TASK REQUIREMENTS
State how many lines hold the word "caption", with no other words.

* * * *

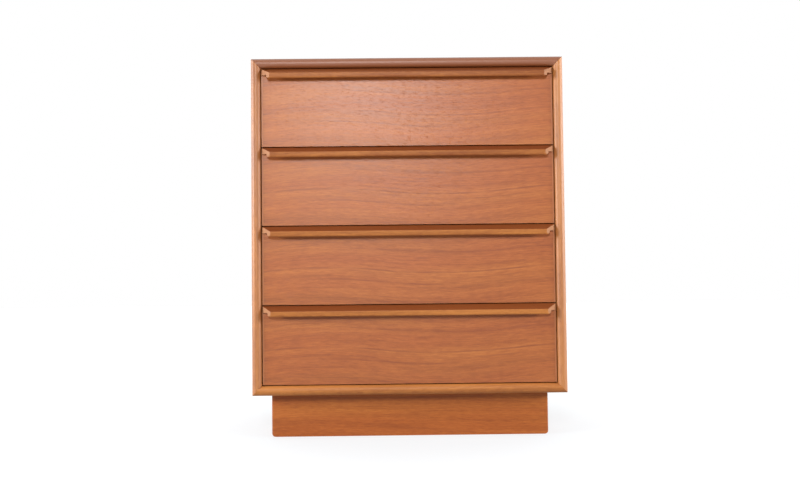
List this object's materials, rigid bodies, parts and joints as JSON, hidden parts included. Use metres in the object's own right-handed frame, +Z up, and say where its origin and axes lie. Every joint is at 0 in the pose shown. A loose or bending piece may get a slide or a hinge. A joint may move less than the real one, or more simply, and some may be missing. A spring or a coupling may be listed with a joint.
{
  "type": "chest of drawers",
  "caption": "Tall teak-veneered chest with full-width lip pulls, mitred half-round front mouldings and a recessed plinth; the drawers slide on side runners.",
  "frame": {"origin": "on the floor under the middle of the whole chest, the pulls included", "axes": "+Z up, -Y towards the drawer fronts, +X to the right as seen from the front"},
  "size_m": [0.8, 0.463, 0.97],
  "materials": {
    "teak_veneer": "satin lacquered teak veneer",
    "solid_teak": "satin lacquered solid teak",
    "beech": "smooth waxed beech",
    "plywood": "sanded thin plywood",
    "screw_steel": "dull zinc-plated steel"
  },
  "bodies": {
    "carcass": {"top_panel": "teak_veneer", "bottom_panel": "teak_veneer", "left_side_panel": "teak_veneer", "right_side_panel": "teak_veneer", "back_panel": "plywood", "corner_splines": "plywood", "top_moulding": "solid_teak", "bottom_moulding": "solid_teak", "left_moulding": "solid_teak", "right_moulding": "solid_teak", "back_panel_screws": "screw_steel", "runner_screws": "screw_steel", "plinth_front": "teak_veneer", "plinth_back": "teak_veneer", "plinth_left": "teak_veneer", "plinth_right": "teak_veneer", "plinth_blocks": "beech", "plinth_screws": "screw_steel", "left_runner_1": "beech", "left_runner_2": "beech", "left_runner_3": "beech", "left_runner_4": "beech", "right_runner_1": "beech", "right_runner_2": "beech", "right_runner_3": "beech", "right_runner_4": "beech"},
    "drawer_1": {"drawer_1_front": "teak_veneer", "drawer_1_pull": "solid_teak", "drawer_1_left_side": "beech", "drawer_1_right_side": "beech", "drawer_1_back": "beech", "drawer_1_bottom": "plywood", "drawer_1_bottom_screws": "screw_steel"},
    "drawer_2": {"drawer_2_front": "teak_veneer", "drawer_2_pull": "solid_teak", "drawer_2_left_side": "beech", "drawer_2_right_side": "beech", "drawer_2_back": "beech", "drawer_2_bottom": "plywood", "drawer_2_bottom_screws": "screw_steel"},
    "drawer_3": {"drawer_3_front": "teak_veneer", "drawer_3_pull": "solid_teak", "drawer_3_left_side": "beech", "drawer_3_right_side": "beech", "drawer_3_back": "beech", "drawer_3_bottom": "plywood", "drawer_3_bottom_screws": "screw_steel"},
    "drawer_4": {"drawer_4_front": "teak_veneer", "drawer_4_pull": "solid_teak", "drawer_4_left_side": "beech", "drawer_4_right_side": "beech", "drawer_4_back": "beech", "drawer_4_bottom": "plywood", "drawer_4_bottom_screws": "screw_steel"}
  },
  "joints": [
    {"name": "drawer_1_slide", "type": "slide", "parent": "carcass", "child": "drawer_1", "axis": [0, -1, 0], "range_m": [0, 0.3]},
    {"name": "drawer_2_slide", "type": "slide", "parent": "carcass", "child": "drawer_2", "axis": [0, -1, 0], "range_m": [0, 0.3]},
    {"name": "drawer_3_slide", "type": "slide", "parent": "carcass", "child": "drawer_3", "axis": [0, -1, 0], "range_m": [0, 0.3]},
    {"name": "drawer_4_slide", "type": "slide", "parent": "carcass", "child": "drawer_4", "axis": [0, -1, 0], "range_m": [0, 0.3]}
  ]
}
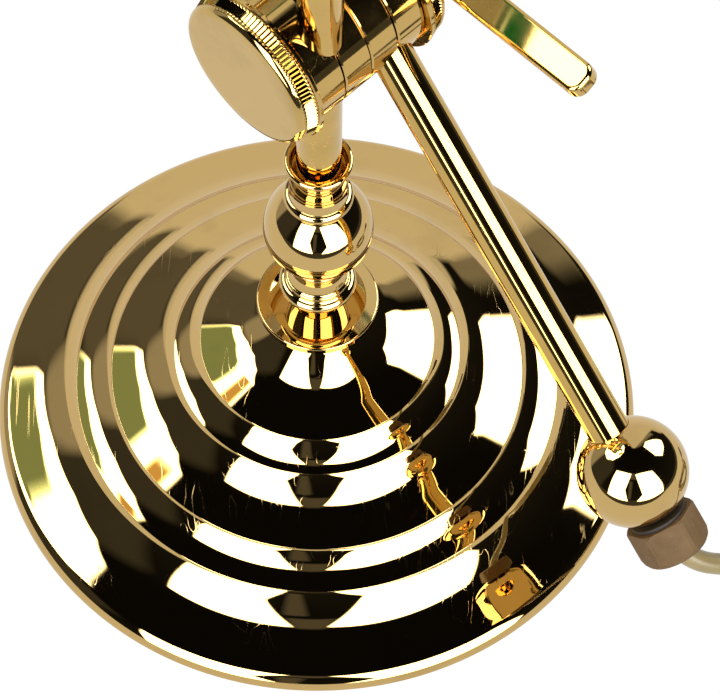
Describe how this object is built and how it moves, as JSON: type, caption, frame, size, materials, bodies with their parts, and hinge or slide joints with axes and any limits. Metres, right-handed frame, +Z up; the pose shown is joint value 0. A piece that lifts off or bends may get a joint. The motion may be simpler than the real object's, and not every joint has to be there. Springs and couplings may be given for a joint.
{
  "type": "desk lamp",
  "caption": "Counterbalanced brass desk lamp: stepped round foot, turned spindle, post with sliding swivel clamp, slanted arm with ball weight, green glass trough shade, cord with plug.",
  "frame": {"origin": "centre of the foot's underside, where it rests on the table", "axes": "+Z up along the post; the arm's ball end points to +X -Y, the shade to -X +Y"},
  "size_m": [0.5026, 0.334, 0.444],
  "materials": {
    "polished_brass": "polished to a mirror, with fine hairline scratches",
    "satin_steel": "zinc-plated, hidden inside",
    "cast_iron": "black painted casting",
    "green_felt": "short felt",
    "nylon": "natural nylon",
    "fibre": "pressed fibre washer",
    "brown_plastic": "matt moulded plastic",
    "dark_plastic": "matt moulded plastic",
    "cord_pvc": "gold-olive translucent PVC",
    "black_plastic": "moulded plastic",
    "pin_nickel": "nickel plated",
    "green_glass": "cased green glass, glossy",
    "opal_glass": "white opal glass layer",
    "porcelain": "glazed porcelain",
    "frosted_bulb": "frosted glass"
  },
  "bodies": {
    "stand": {"base_shell": "polished_brass", "felt_pad": "green_felt", "bottom_plate": "satin_steel", "base_weight": "cast_iron", "centre_rod": "satin_steel", "rod_nut": "satin_steel", "rod_washer": "satin_steel", "flange_dish": "polished_brass", "spindle_collar": "polished_brass", "spindle_ball": "polished_brass", "spindle_bead": "polished_brass", "spindle_cup": "polished_brass", "post_tube": "polished_brass", "post_finial": "polished_brass", "cord_lead": "cord_pvc", "cord_coil": "cord_pvc", "cord_tail": "cord_pvc", "cord_tie": "black_plastic", "plug_sleeve": "black_plastic", "mains_plug": "black_plastic", "plug_pins": "pin_nickel"},
    "slider": {"clamp_liner": "nylon"},
    "post_clamp": {"post_clamp_outer": "polished_brass", "post_clamp_inner": "polished_brass", "clamp_bolt": "satin_steel", "knob_washer": "fibre", "friction_washer": "fibre", "lever_washer": "polished_brass", "cap_nut": "polished_brass"},
    "clamp_knob": {"large_knob": "polished_brass"},
    "arm_clamp": {"arm_clamp_inner": "polished_brass", "arm_clamp_outer": "polished_brass"},
    "tilt_knob": {"right_knob": "polished_brass"},
    "lever": {"lock_lever": "polished_brass"},
    "arm": {"arm_tube": "polished_brass", "counterweight_ball": "polished_brass", "gland_neck": "dark_plastic", "cord_gland": "brown_plastic", "arm_cable": "cord_pvc", "arm_knuckle": "polished_brass"},
    "head": {"pivot_pin": "polished_brass", "pivot_nuts": "polished_brass", "shade_yoke": "polished_brass", "holder_nipple": "satin_steel", "holder_nut": "polished_brass", "shade_bracket": "polished_brass", "holder_plate": "polished_brass", "shade_glass": "green_glass", "shade_lining": "opal_glass", "shade_screws": "polished_brass", "shade_nuts": "polished_brass", "lampholder": "porcelain", "holder_ring": "polished_brass", "bulb_cap": "satin_steel", "bulb": "frosted_bulb"},
    "switch": {"switch_key": "polished_brass"}
  },
  "joints": [
    {"name": "clamp_lift", "type": "slide", "parent": "stand", "child": "slider", "axis": [0, 0, 1], "range_m": [-0.012, 0.07]},
    {"name": "clamp_swivel", "type": "hinge", "parent": "slider", "child": "post_clamp", "pos_m": [0, 0, 0.2123], "axis": [0, 0, 1], "range_deg": [-150, 150]},
    {"name": "clamp_knob_turn", "type": "hinge", "parent": "post_clamp", "child": "clamp_knob", "pos_m": [-0.00883, 0.00892, 0.2123], "axis": [0.7108, 0.7034, 0], "range_deg": [-180, 0]},
    {"name": "arm_tilt", "type": "hinge", "parent": "post_clamp", "child": "arm_clamp", "pos_m": [-0.00883, 0.00892, 0.2123], "axis": [0.7108, 0.7034, 0], "range_deg": [-60, 5], "deforming": ["cord_lead"]},
    {"name": "tilt_knob_turn", "type": "hinge", "parent": "post_clamp", "child": "tilt_knob", "pos_m": [-0.00883, 0.00892, 0.2123], "axis": [0.7108, 0.7034, 0], "range_deg": [0, 180]},
    {"name": "lever_turn", "type": "hinge", "parent": "post_clamp", "child": "lever", "pos_m": [-0.00883, 0.00892, 0.2123], "axis": [0.7108, 0.7034, 0], "range_deg": [-70, 60]},
    {"name": "arm_slide", "type": "slide", "parent": "arm_clamp", "child": "arm", "axis": [0.4811, -0.4861, -0.7296], "range_m": [-0.08, 0.015]},
    {"name": "shade_tilt", "type": "hinge", "parent": "arm", "child": "head", "pos_m": [-0.0843, 0.11646, 0.36502], "axis": [0.7108, 0.7034, 0], "range_deg": [-60, 50]},
    {"name": "switch_turn", "type": "hinge", "parent": "head", "child": "switch", "pos_m": [-0.11557, 0.08551, 0.40402], "axis": [0.7034, -0.7108, 0], "continuous": true}
  ]
}
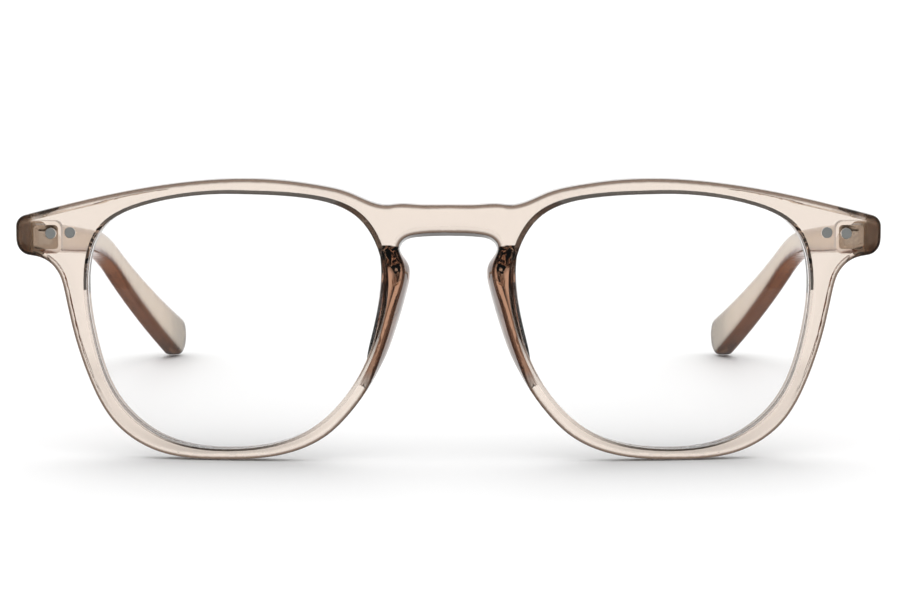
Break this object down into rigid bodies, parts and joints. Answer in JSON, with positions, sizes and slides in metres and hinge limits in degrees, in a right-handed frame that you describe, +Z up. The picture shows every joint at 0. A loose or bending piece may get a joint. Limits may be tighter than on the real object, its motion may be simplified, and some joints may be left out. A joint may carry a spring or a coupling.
{
  "type": "clear-lens glasses",
  "caption": "Full-rim crystal plastic glasses with a keyhole bridge, clear lenses and two folding temple arms on metal barrel hinges.",
  "frame": {"origin": "middle of the footprint, on the surface that the rims and arm tips stand on", "axes": "+X to the wearer's left, -Y the way the wearer looks, +Z up with the front upright"},
  "size_m": [0.1436, 0.1556, 0.0465],
  "materials": {
    "front_plastic": "polished transparent champagne plastic",
    "arm_plastic": "polished transparent champagne plastic",
    "lens": "clear coated lens",
    "rivet": "fine satin",
    "hinge": "bright satin",
    "screw": "turned"
  },
  "bodies": {
    "front": {"front_frame": "front_plastic", "front_rivet_left_inner": "rivet", "front_rivet_left_outer": "rivet", "front_rivet_right_inner": "rivet", "front_rivet_right_outer": "rivet", "hinge_front_leaf_left": "hinge", "hinge_front_leaf_right": "hinge", "hinge_screw_left": "screw", "hinge_screw_right": "screw", "lens_left": "lens", "lens_right": "lens"},
    "arm_left": {"temple_left": "arm_plastic", "hinge_temple_leaf_left": "hinge"},
    "arm_right": {"temple_right": "arm_plastic", "hinge_temple_leaf_right": "hinge"}
  },
  "joints": [
    {"name": "fold_left", "type": "hinge", "parent": "front", "child": "arm_left", "pos_m": [0.0675, -0.06249, 0.03621], "axis": [0, 0, 1], "range_deg": [0, 87]},
    {"name": "fold_right", "type": "hinge", "parent": "front", "child": "arm_right", "pos_m": [-0.0675, -0.06249, 0.03621], "axis": [0, 0, -1], "range_deg": [0, 83]}
  ]
}
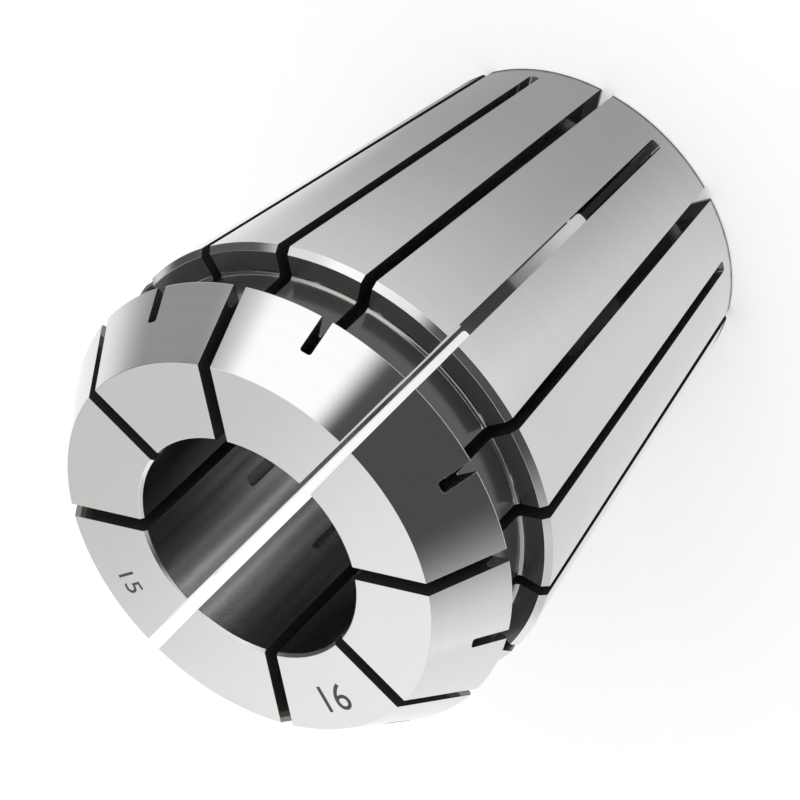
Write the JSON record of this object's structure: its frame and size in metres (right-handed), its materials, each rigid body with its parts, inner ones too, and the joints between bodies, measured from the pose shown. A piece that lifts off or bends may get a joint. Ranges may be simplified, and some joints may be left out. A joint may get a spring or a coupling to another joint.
{
  "type": "er collet",
  "caption": "Round spring collet with a straight bore, a long taper, an extraction groove, a short nose cone and saw slots from both ends.",
  "frame": {"origin": "centre of the rear face, on the axis, where the collet stands", "axes": "+Z along the axis towards the nose and its flat front face; +X through one of the front slots"},
  "size_m": [0.033, 0.033, 0.04],
  "materials": {
    "ground_steel": "hardened spring steel, ground and polished"
  },
  "bodies": {
    "root": {"collet": "ground_steel"}
  },
  "joints": []
}
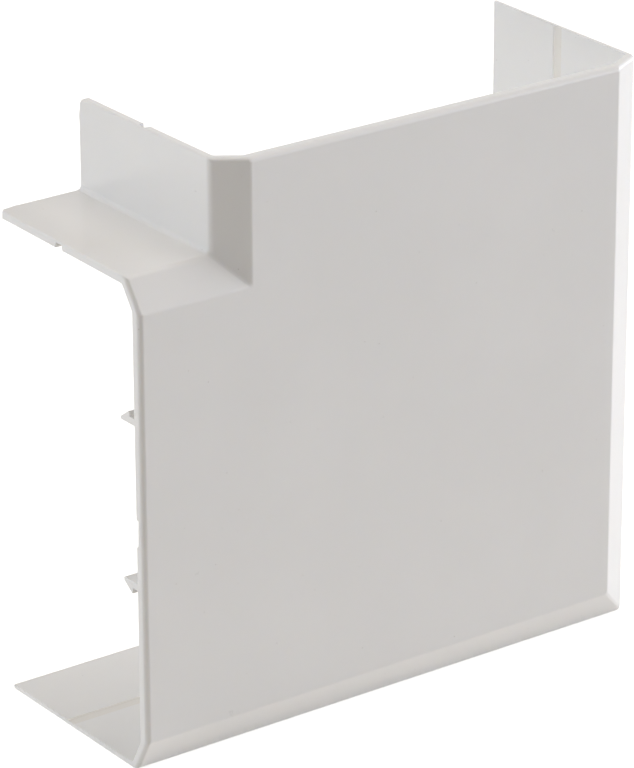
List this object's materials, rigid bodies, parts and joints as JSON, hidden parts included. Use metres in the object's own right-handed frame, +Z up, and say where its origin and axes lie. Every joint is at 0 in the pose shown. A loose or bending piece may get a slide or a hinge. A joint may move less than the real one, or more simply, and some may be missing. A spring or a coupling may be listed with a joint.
{
  "type": "trunking flat angle",
  "caption": "Flat right-angle cover for wall trunking: an open-backed channel bend with bevelled edges, a notched inner corner, break lines and snap legs.",
  "frame": {"origin": "bottom centre of the bounding box, under the outer wall that the cover stands on", "axes": "+X across the face, with one arm opening towards -X; +Y from the front face to the open back; +Z up, with the other arm opening towards +Z"},
  "size_m": [0.136, 0.0536, 0.136],
  "materials": {
    "white_plastic": "semi-gloss moulded white"
  },
  "bodies": {
    "root": {"flat_angle_cover": "white_plastic"}
  },
  "joints": []
}
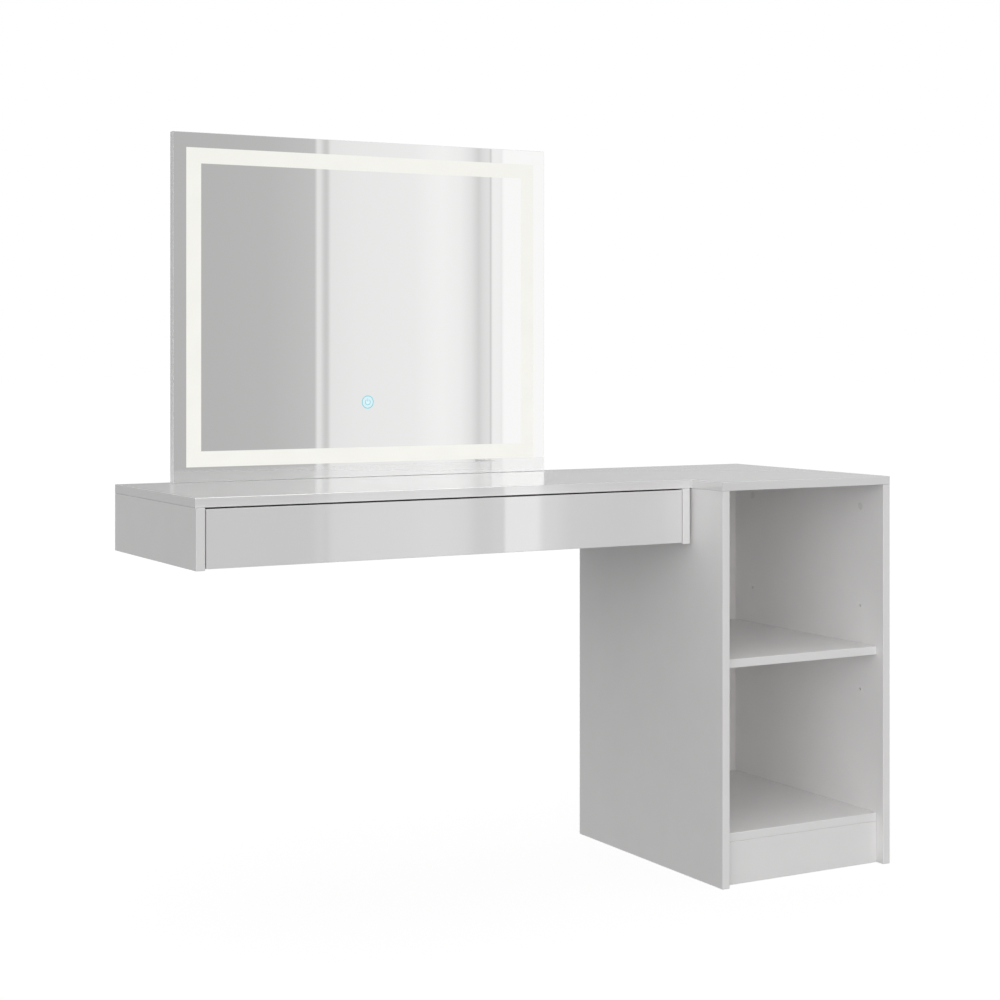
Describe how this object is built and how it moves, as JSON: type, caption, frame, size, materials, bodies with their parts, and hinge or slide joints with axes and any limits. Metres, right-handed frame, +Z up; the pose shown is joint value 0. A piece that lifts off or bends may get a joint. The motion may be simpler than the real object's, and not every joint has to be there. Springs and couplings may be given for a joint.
{
  "type": "vanity table",
  "caption": "White wall-fixed vanity table: L-shaped top, full-width handleless drawer, open pedestal with a shelf, and a rectangular mirror with a built-in light band.",
  "frame": {"origin": "on the floor, under the middle of the whole table's box", "axes": "+X to the right along the wall, towards the pedestal; +Y into the wall; +Z up"},
  "size_m": [1.387, 0.502, 1.395],
  "materials": {
    "gloss_white": "high-gloss white faced board",
    "satin_white": "satin white melamine-faced board with edge band",
    "back_white": "thin painted hardboard",
    "drawer_grey": "light grey foil-wrapped board",
    "zinc": "zinc-plated",
    "steel": "nickel-plated",
    "clip_plastic": "moulded",
    "silvered": "silvered glass",
    "light_band": "frosted, lit from behind, warm white",
    "frame_white": "matt white",
    "black_plastic": "matt black",
    "circuit": "white circuit board",
    "touch_light": "sensor board with a pale blue lamp"
  },
  "bodies": {
    "root": {"table_top": "gloss_white", "pedestal_side_left": "satin_white", "pedestal_side_right": "satin_white", "pedestal_back": "back_white", "pedestal_bottom": "satin_white", "pedestal_plinth": "satin_white", "pedestal_shelf": "satin_white", "shelf_clip_front_left": "clip_plastic", "shelf_clip_front_right": "clip_plastic", "shelf_clip_rear_left": "clip_plastic", "shelf_clip_rear_right": "clip_plastic", "shelf_pin_front_left": "steel", "shelf_pin_front_right": "steel", "shelf_pin_rear_left": "steel", "shelf_pin_rear_right": "steel", "pedestal_left_front_cam_lock": "zinc", "pedestal_left_rear_cam_lock": "zinc", "pedestal_right_front_cam_lock": "zinc", "pedestal_right_rear_cam_lock": "zinc", "pedestal_left_front_cam_bolt": "steel", "pedestal_left_rear_cam_bolt": "steel", "pedestal_right_front_cam_bolt": "steel", "pedestal_right_rear_cam_bolt": "steel", "desk_side_left": "satin_white", "desk_side_right": "satin_white", "desk_back": "satin_white", "desk_left_front_cam_lock": "zinc", "desk_left_rear_cam_lock": "zinc", "desk_right_front_cam_lock": "zinc", "desk_right_rear_cam_lock": "zinc", "desk_left_front_cam_bolt": "steel", "desk_left_rear_cam_bolt": "steel", "desk_right_front_cam_bolt": "steel", "desk_right_rear_cam_bolt": "steel", "gap_batten": "satin_white", "connector_bolt_front": "zinc", "connector_bolt_rear": "zinc", "wall_plate_left": "zinc", "wall_plate_right": "zinc", "runner_box_left": "zinc", "runner_box_right": "zinc", "mirror_glass": "silvered", "light_band": "light_band", "mirror_frame": "frame_white", "mirror_back_plate": "frame_white", "led_strip": "circuit", "touch_sensor": "touch_light", "led_driver": "black_plastic", "power_inlet": "black_plastic", "mirror_bracket_left": "zinc", "mirror_bracket_right": "zinc"},
    "drawer": {"drawer_front": "gloss_white", "drawer_side_left": "drawer_grey", "drawer_side_right": "drawer_grey", "drawer_back": "drawer_grey", "drawer_bottom": "drawer_grey", "runner_drawer_left": "zinc", "runner_drawer_right": "zinc"},
    "runner_member_left": {"runner_middle_left": "zinc"},
    "runner_member_right": {"runner_middle_right": "zinc"}
  },
  "joints": [
    {"name": "drawer_slide", "type": "slide", "parent": "root", "child": "drawer", "axis": [0, -1, 0], "range_m": [0, 0.33]},
    {"name": "runner_slide_left", "type": "slide", "parent": "root", "child": "runner_member_left", "axis": [0, -1, 0], "range_m": [0, 0.165]},
    {"name": "runner_slide_right", "type": "slide", "parent": "root", "child": "runner_member_right", "axis": [0, -1, 0], "range_m": [0, 0.165]}
  ],
  "couplings": [
    {"joint": "runner_slide_left", "follows": "drawer_slide", "ratio": 0.5},
    {"joint": "runner_slide_right", "follows": "drawer_slide", "ratio": 0.5}
  ]
}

* * * *

EXERCISE OUTPUT
8